I should also like to refer to transparency. I would like a breakdown of all figures. I made the point about leaving certificate pupils who in the past were accustomed to sitting examinations for CIE, I said their employment depended on public competitive examinations. I hope CIE adhere to that arrangement. I will be putting down a substantial amendment with regard to two companies instead of three because of the various difficulties to which I referred and because too heavy a burden will be placed on the board who will be very busy developing the company and, like the conductor of an orchestra, keeping the three companies, or two as the case may be, going and in tune.
I am not complaining about CIE's audited accounts this year.
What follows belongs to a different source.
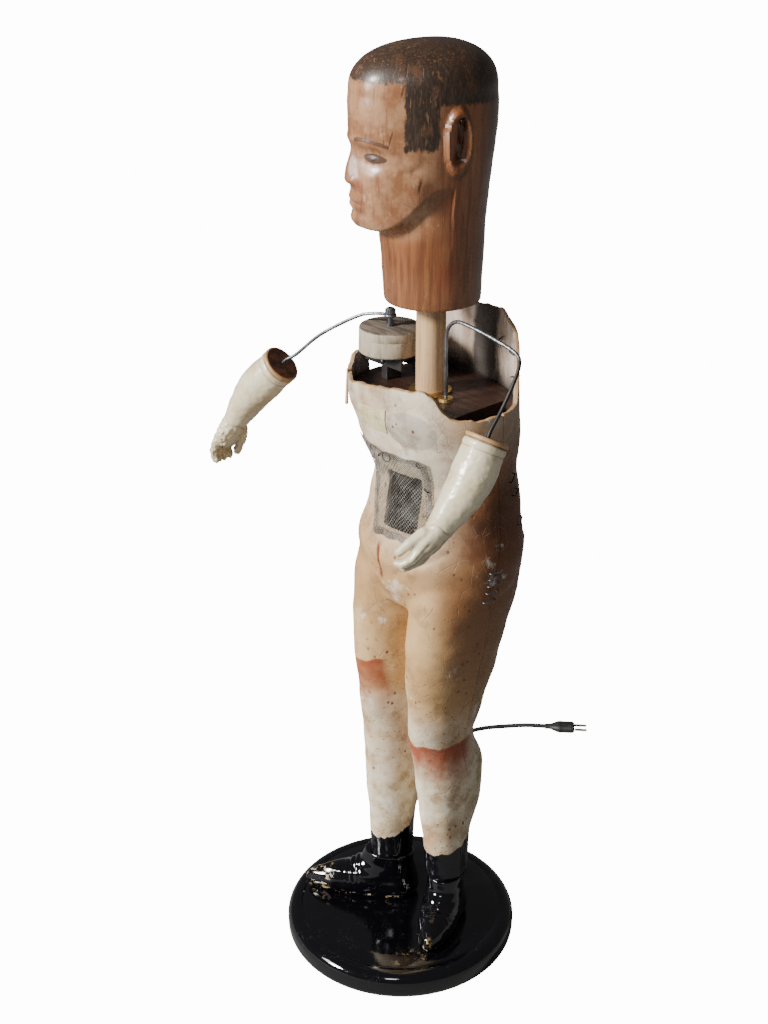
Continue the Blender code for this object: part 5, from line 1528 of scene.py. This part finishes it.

However, I fear that bad habits might develop as has happened in other semi-State bodies and whose accounts when published are out of date. When that is the case people cannot make any useful contribution in regard to improving the operations of a company.
I mentioned policy directives from the Department. I should like to refer also to the European aspect of transport in this country. CIE are the major transport company but we have not got a transport committee of the House. Thanks to MEP, Paddy Lawlor, I get literature from the European Parliament when they speak about transport committees. The House has committees on public expenditure, semi-State bodies and so on and it should certainly also have a committee on transport.
I am sorry that the Dublin Transport Authority is not the one I envisaged because no one from CIE has been appointed to the new board which the Minister announced. Someone should have been involved in the transport scene, especially in Dublin city. However, perhaps we will deal with that another day.
Bhí áthas orm faill a bheith agam páirt a ghlacadh sa díospoíreacht seo agus tá súil agam do n-éireoidh go geal le Córas Iompair Éireann sa todhchaí. Mar a dúirt an tAire féin, bhí sé go maith san am atá thart agus is dócha go bhfuil sé in am feabhas a chur ar staid CIE.
Nuair a bhí mise im' Aire, bhí áthas orm fáilte a chur roimh Airí Iompair na hEorpa, ní amháin Airí as an EC ach Airí as an Phortaingeil, an Spáinn — ní raibh siad san EC ag an am — an Ioruaidh agus, sílim, Ar Fhionlainn. Chuir mé glaoch ar Chathaoirleach CIE ag an am chun a rá leis go raibh sé tábhachtach go mbeadh an traein — bhí traein breá galánta againn ó Bhaile Atha Cliath go dtí Luimneach — in am. Chuir sé sin fearg ar an gCathaoirleach: "Cén fath nach mbeadh sé in am?" A dúirt sé liom — agus bhí. Agus tháinig sé in am churig Luimneach freisin. Cuireadh gliondar croí ormsa mar gheall air mar go raibh na hAirí eile ansin agus ba linne an traein agus ba linne an ócáid. Tá súil agam go seasfaidh CIE leis an chaighdeán sin sa todhchaí.